● **Structured object records**
## BEGIN
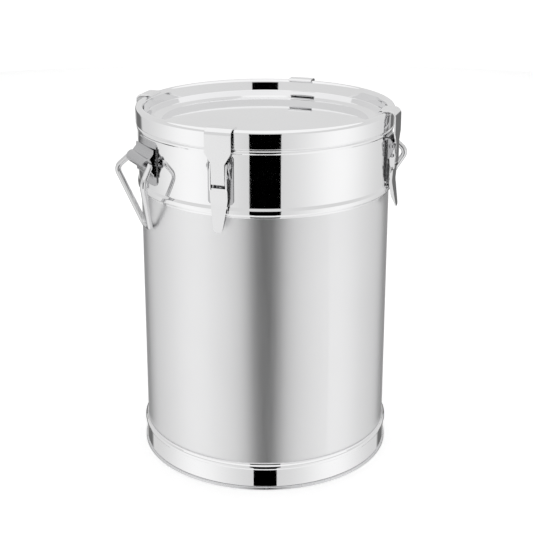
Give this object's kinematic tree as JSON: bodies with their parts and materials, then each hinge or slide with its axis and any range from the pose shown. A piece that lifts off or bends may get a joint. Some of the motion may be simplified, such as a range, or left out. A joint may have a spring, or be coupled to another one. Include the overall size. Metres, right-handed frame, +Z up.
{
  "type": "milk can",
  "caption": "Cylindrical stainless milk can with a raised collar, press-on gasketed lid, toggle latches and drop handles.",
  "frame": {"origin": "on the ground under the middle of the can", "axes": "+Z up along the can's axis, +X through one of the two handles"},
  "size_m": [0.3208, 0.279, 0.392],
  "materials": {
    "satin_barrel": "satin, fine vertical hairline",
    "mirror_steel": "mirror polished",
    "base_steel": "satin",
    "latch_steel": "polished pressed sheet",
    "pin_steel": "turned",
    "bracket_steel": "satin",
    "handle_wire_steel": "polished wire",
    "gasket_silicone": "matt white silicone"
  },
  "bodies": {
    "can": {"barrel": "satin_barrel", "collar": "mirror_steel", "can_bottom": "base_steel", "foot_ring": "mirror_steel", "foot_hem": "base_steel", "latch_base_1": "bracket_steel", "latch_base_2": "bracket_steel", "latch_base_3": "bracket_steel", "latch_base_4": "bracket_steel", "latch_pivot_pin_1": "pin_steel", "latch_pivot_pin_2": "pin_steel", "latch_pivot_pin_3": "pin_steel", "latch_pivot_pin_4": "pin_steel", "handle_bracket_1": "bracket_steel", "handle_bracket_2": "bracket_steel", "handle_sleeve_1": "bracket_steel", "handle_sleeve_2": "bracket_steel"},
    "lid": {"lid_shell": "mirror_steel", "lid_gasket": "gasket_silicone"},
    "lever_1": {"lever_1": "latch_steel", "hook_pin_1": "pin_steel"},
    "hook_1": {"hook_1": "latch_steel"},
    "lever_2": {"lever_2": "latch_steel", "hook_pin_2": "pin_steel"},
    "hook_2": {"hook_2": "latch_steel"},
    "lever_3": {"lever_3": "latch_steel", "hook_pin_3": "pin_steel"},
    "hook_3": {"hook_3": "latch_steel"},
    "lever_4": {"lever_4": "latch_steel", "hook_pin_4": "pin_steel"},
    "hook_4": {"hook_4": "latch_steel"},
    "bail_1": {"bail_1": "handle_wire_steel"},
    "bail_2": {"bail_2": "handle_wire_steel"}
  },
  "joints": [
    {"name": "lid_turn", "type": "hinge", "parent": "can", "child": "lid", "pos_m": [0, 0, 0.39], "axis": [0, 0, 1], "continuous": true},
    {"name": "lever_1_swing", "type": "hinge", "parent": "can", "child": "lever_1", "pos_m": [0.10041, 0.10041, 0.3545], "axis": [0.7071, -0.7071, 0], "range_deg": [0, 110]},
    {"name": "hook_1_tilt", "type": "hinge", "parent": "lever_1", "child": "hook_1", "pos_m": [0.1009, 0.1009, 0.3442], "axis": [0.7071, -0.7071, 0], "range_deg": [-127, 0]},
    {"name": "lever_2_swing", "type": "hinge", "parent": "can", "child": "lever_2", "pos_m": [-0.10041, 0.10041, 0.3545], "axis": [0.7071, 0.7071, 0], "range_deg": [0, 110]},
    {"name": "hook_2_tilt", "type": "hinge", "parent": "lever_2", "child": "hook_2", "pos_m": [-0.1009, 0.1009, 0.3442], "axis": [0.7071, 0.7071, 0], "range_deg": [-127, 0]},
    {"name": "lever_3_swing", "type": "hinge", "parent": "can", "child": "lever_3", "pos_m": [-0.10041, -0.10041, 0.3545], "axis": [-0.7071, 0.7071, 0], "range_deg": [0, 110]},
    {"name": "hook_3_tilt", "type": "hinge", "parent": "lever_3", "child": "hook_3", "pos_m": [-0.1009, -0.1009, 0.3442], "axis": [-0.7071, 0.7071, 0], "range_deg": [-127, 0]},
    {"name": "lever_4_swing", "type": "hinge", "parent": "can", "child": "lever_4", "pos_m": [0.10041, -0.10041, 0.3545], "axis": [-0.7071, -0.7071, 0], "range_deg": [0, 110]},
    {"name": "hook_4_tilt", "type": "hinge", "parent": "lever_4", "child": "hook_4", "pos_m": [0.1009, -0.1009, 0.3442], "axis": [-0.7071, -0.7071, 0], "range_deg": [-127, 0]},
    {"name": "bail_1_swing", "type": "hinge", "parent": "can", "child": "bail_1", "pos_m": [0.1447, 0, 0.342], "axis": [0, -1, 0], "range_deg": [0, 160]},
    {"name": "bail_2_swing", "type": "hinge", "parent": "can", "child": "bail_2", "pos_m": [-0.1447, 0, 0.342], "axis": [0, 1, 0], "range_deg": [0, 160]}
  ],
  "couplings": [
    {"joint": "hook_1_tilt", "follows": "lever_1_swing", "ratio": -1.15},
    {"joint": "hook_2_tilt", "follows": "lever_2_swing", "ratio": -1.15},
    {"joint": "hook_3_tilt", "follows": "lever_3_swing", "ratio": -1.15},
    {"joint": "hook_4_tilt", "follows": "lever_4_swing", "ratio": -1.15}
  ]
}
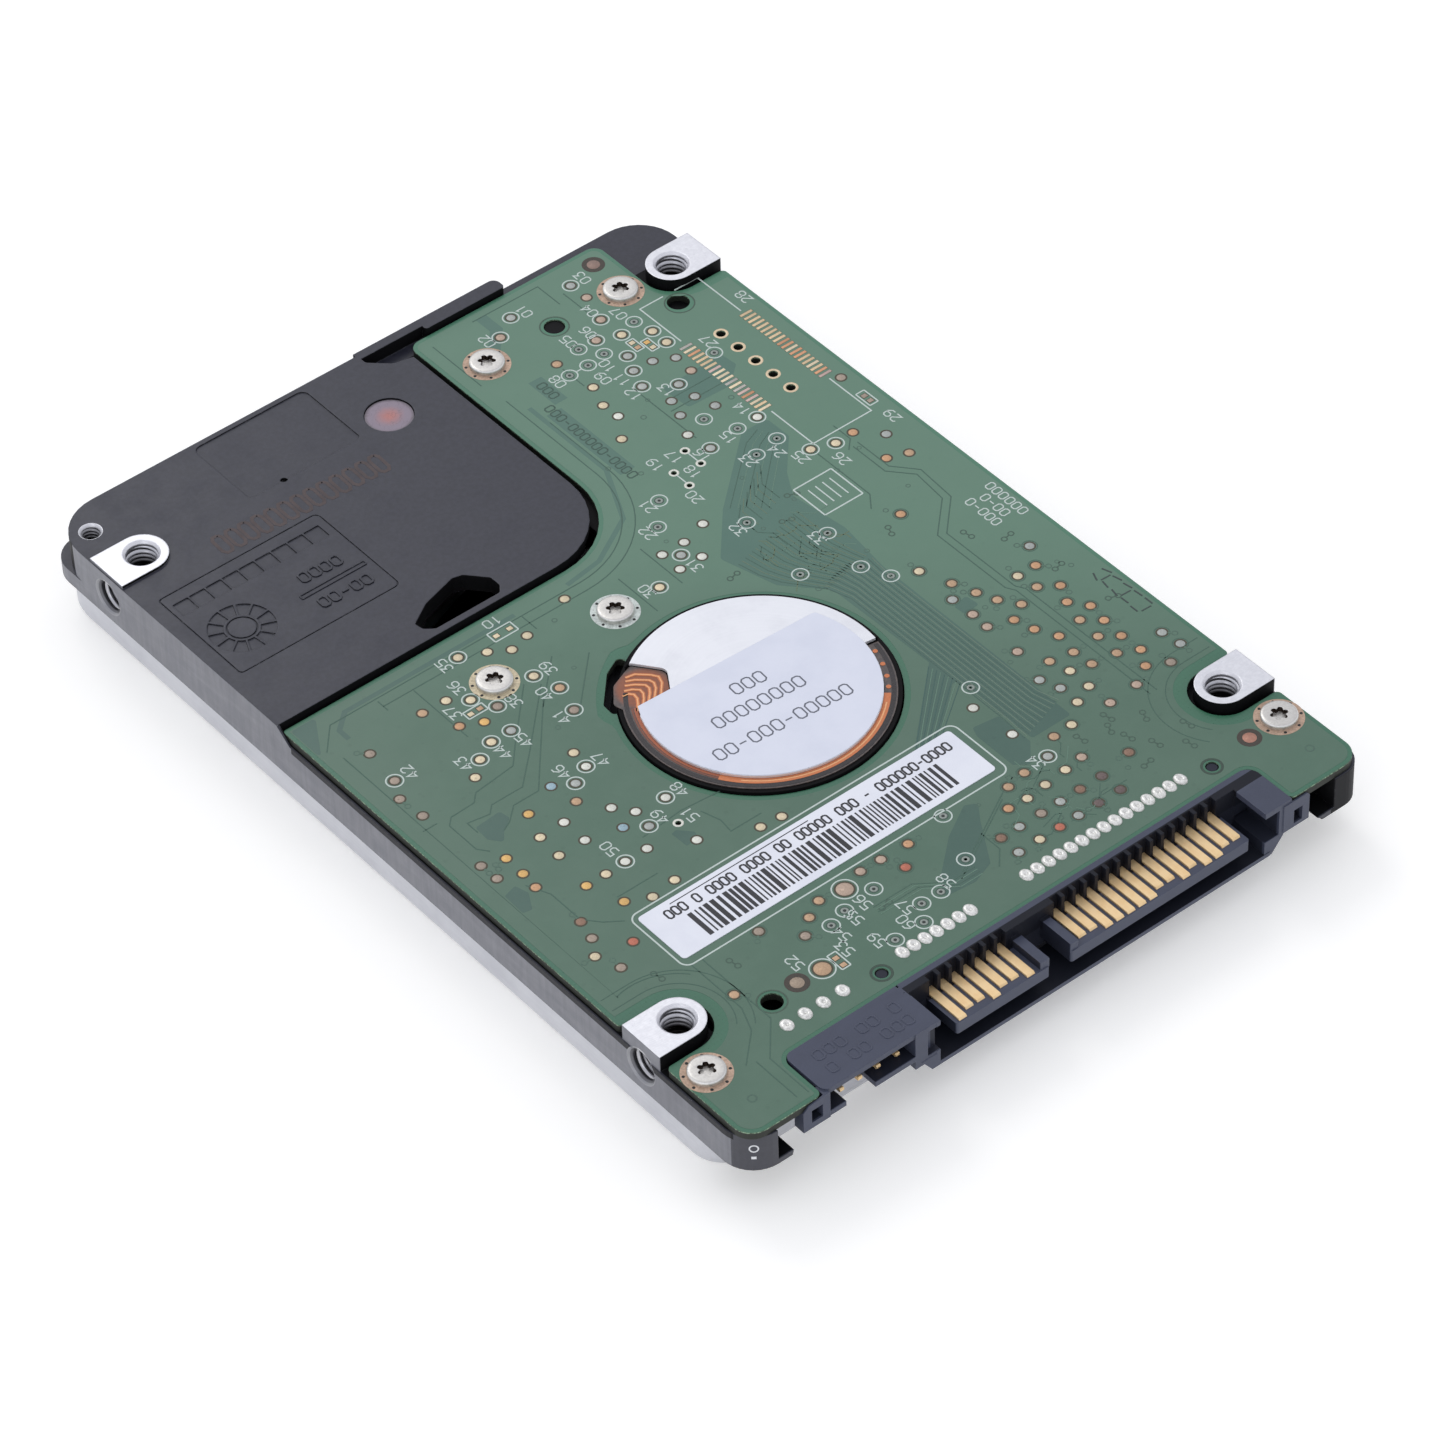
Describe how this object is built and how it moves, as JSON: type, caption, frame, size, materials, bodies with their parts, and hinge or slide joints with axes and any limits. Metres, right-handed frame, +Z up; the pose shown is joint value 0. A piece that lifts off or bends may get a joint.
## END
● **Description of the task**
The entries above must be returned in full, exactly as shown.

● **Exercise solution**
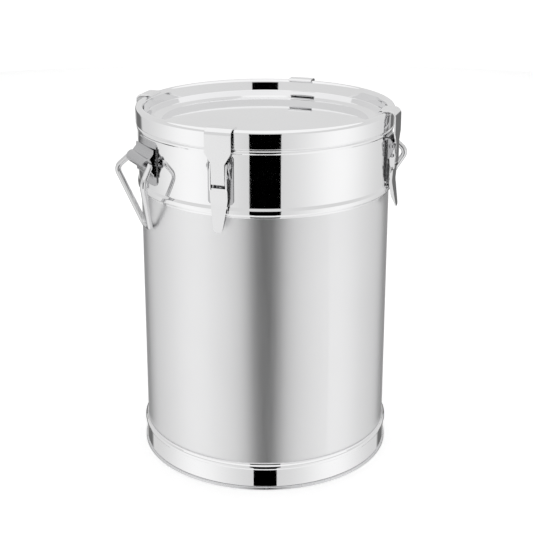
Give this object's kinematic tree as JSON: bodies with their parts and materials, then each hinge or slide with its axis and any range from the pose shown. A piece that lifts off or bends may get a joint. Some of the motion may be simplified, such as a range, or left out. A joint may have a spring, or be coupled to another one. Include the overall size. Metres, right-handed frame, +Z up.
{
  "type": "milk can",
  "caption": "Cylindrical stainless milk can with a raised collar, press-on gasketed lid, toggle latches and drop handles.",
  "frame": {"origin": "on the ground under the middle of the can", "axes": "+Z up along the can's axis, +X through one of the two handles"},
  "size_m": [0.3208, 0.279, 0.392],
  "materials": {
    "satin_barrel": "satin, fine vertical hairline",
    "mirror_steel": "mirror polished",
    "base_steel": "satin",
    "latch_steel": "polished pressed sheet",
    "pin_steel": "turned",
    "bracket_steel": "satin",
    "handle_wire_steel": "polished wire",
    "gasket_silicone": "matt white silicone"
  },
  "bodies": {
    "can": {"barrel": "satin_barrel", "collar": "mirror_steel", "can_bottom": "base_steel", "foot_ring": "mirror_steel", "foot_hem": "base_steel", "latch_base_1": "bracket_steel", "latch_base_2": "bracket_steel", "latch_base_3": "bracket_steel", "latch_base_4": "bracket_steel", "latch_pivot_pin_1": "pin_steel", "latch_pivot_pin_2": "pin_steel", "latch_pivot_pin_3": "pin_steel", "latch_pivot_pin_4": "pin_steel", "handle_bracket_1": "bracket_steel", "handle_bracket_2": "bracket_steel", "handle_sleeve_1": "bracket_steel", "handle_sleeve_2": "bracket_steel"},
    "lid": {"lid_shell": "mirror_steel", "lid_gasket": "gasket_silicone"},
    "lever_1": {"lever_1": "latch_steel", "hook_pin_1": "pin_steel"},
    "hook_1": {"hook_1": "latch_steel"},
    "lever_2": {"lever_2": "latch_steel", "hook_pin_2": "pin_steel"},
    "hook_2": {"hook_2": "latch_steel"},
    "lever_3": {"lever_3": "latch_steel", "hook_pin_3": "pin_steel"},
    "hook_3": {"hook_3": "latch_steel"},
    "lever_4": {"lever_4": "latch_steel", "hook_pin_4": "pin_steel"},
    "hook_4": {"hook_4": "latch_steel"},
    "bail_1": {"bail_1": "handle_wire_steel"},
    "bail_2": {"bail_2": "handle_wire_steel"}
  },
  "joints": [
    {"name": "lid_turn", "type": "hinge", "parent": "can", "child": "lid", "pos_m": [0, 0, 0.39], "axis": [0, 0, 1], "continuous": true},
    {"name": "lever_1_swing", "type": "hinge", "parent": "can", "child": "lever_1", "pos_m": [0.10041, 0.10041, 0.3545], "axis": [0.7071, -0.7071, 0], "range_deg": [0, 110]},
    {"name": "hook_1_tilt", "type": "hinge", "parent": "lever_1", "child": "hook_1", "pos_m": [0.1009, 0.1009, 0.3442], "axis": [0.7071, -0.7071, 0], "range_deg": [-127, 0]},
    {"name": "lever_2_swing", "type": "hinge", "parent": "can", "child": "lever_2", "pos_m": [-0.10041, 0.10041, 0.3545], "axis": [0.7071, 0.7071, 0], "range_deg": [0, 110]},
    {"name": "hook_2_tilt", "type": "hinge", "parent": "lever_2", "child": "hook_2", "pos_m": [-0.1009, 0.1009, 0.3442], "axis": [0.7071, 0.7071, 0], "range_deg": [-127, 0]},
    {"name": "lever_3_swing", "type": "hinge", "parent": "can", "child": "lever_3", "pos_m": [-0.10041, -0.10041, 0.3545], "axis": [-0.7071, 0.7071, 0], "range_deg": [0, 110]},
    {"name": "hook_3_tilt", "type": "hinge", "parent": "lever_3", "child": "hook_3", "pos_m": [-0.1009, -0.1009, 0.3442], "axis": [-0.7071, 0.7071, 0], "range_deg": [-127, 0]},
    {"name": "lever_4_swing", "type": "hinge", "parent": "can", "child": "lever_4", "pos_m": [0.10041, -0.10041, 0.3545], "axis": [-0.7071, -0.7071, 0], "range_deg": [0, 110]},
    {"name": "hook_4_tilt", "type": "hinge", "parent": "lever_4", "child": "hook_4", "pos_m": [0.1009, -0.1009, 0.3442], "axis": [-0.7071, -0.7071, 0], "range_deg": [-127, 0]},
    {"name": "bail_1_swing", "type": "hinge", "parent": "can", "child": "bail_1", "pos_m": [0.1447, 0, 0.342], "axis": [0, -1, 0], "range_deg": [0, 160]},
    {"name": "bail_2_swing", "type": "hinge", "parent": "can", "child": "bail_2", "pos_m": [-0.1447, 0, 0.342], "axis": [0, 1, 0], "range_deg": [0, 160]}
  ],
  "couplings": [
    {"joint": "hook_1_tilt", "follows": "lever_1_swing", "ratio": -1.15},
    {"joint": "hook_2_tilt", "follows": "lever_2_swing", "ratio": -1.15},
    {"joint": "hook_3_tilt", "follows": "lever_3_swing", "ratio": -1.15},
    {"joint": "hook_4_tilt", "follows": "lever_4_swing", "ratio": -1.15}
  ]
}
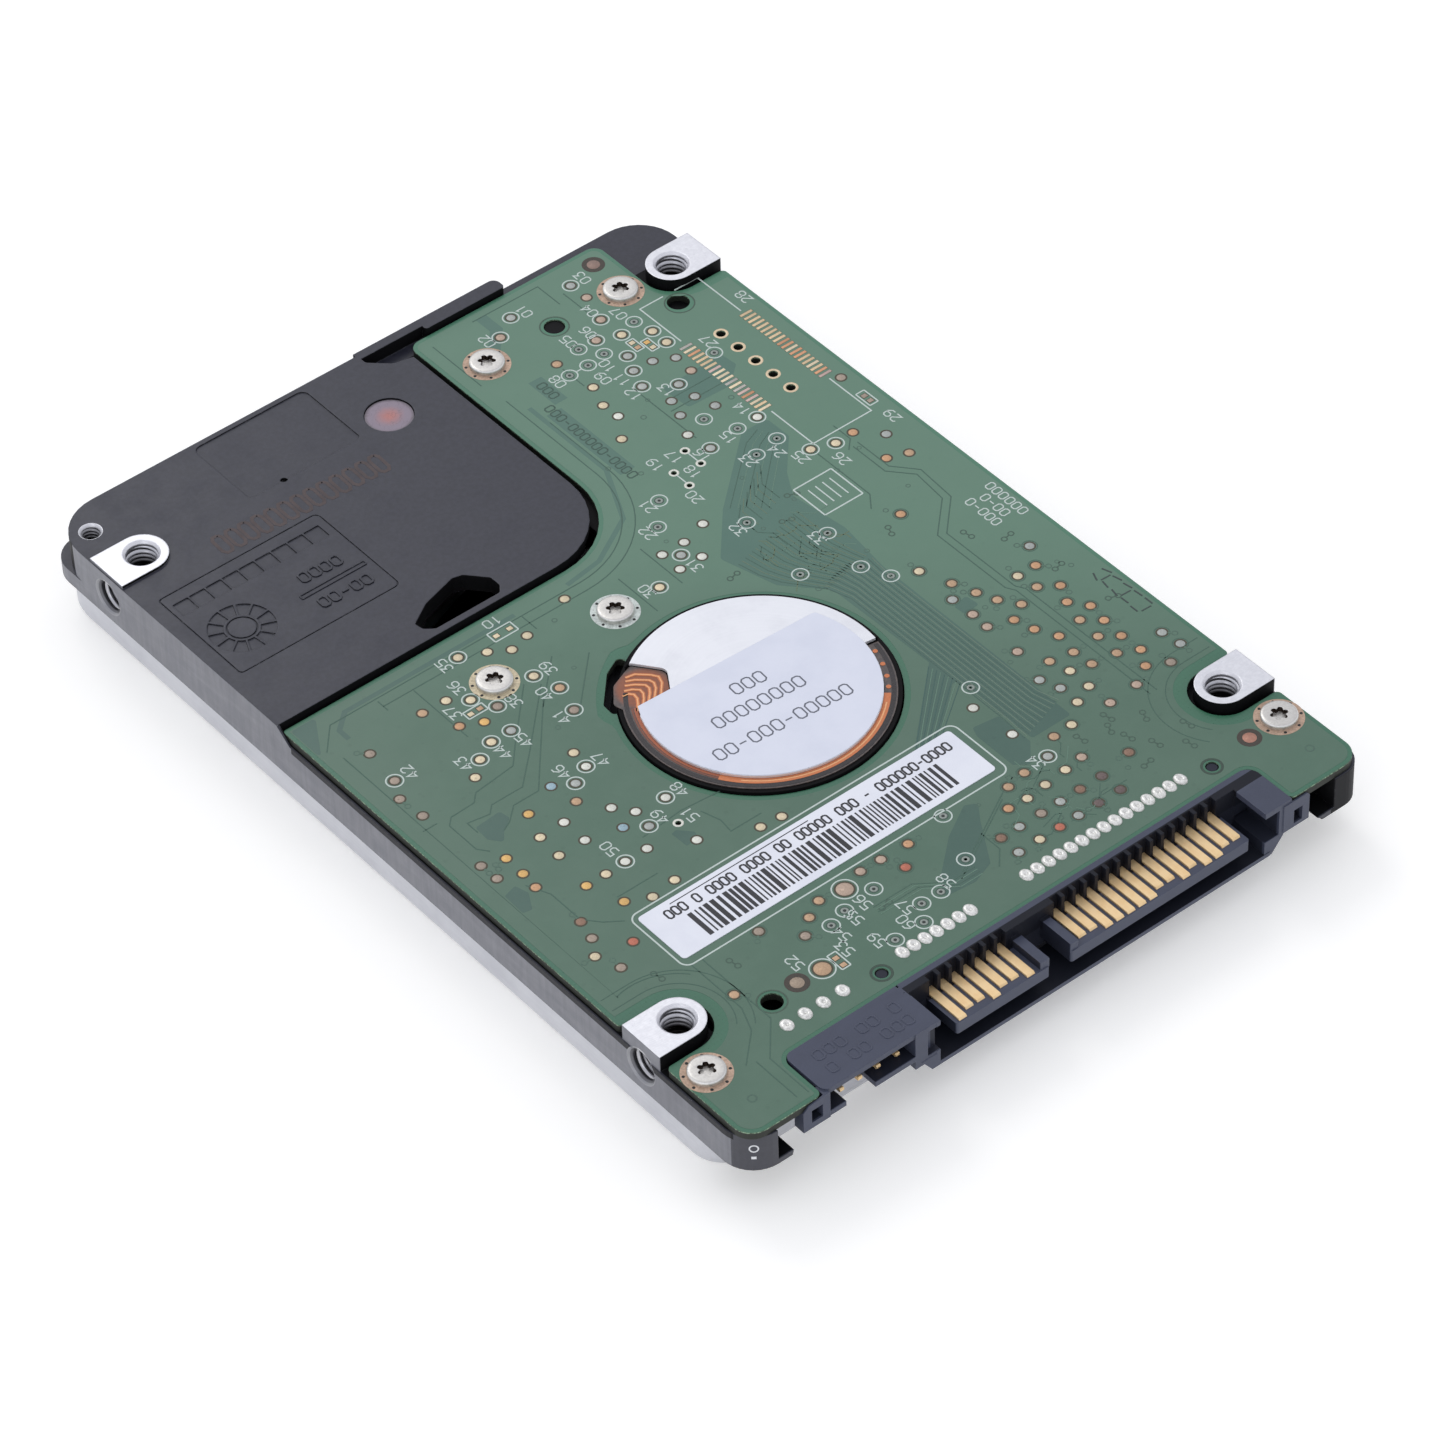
Describe how this object is built and how it moves, as JSON: type, caption, frame, size, materials, bodies with their parts, and hinge or slide joints with axes and any limits. Metres, right-handed frame, +Z up; the pose shown is joint value 0. A piece that lifts off or bends may get a joint.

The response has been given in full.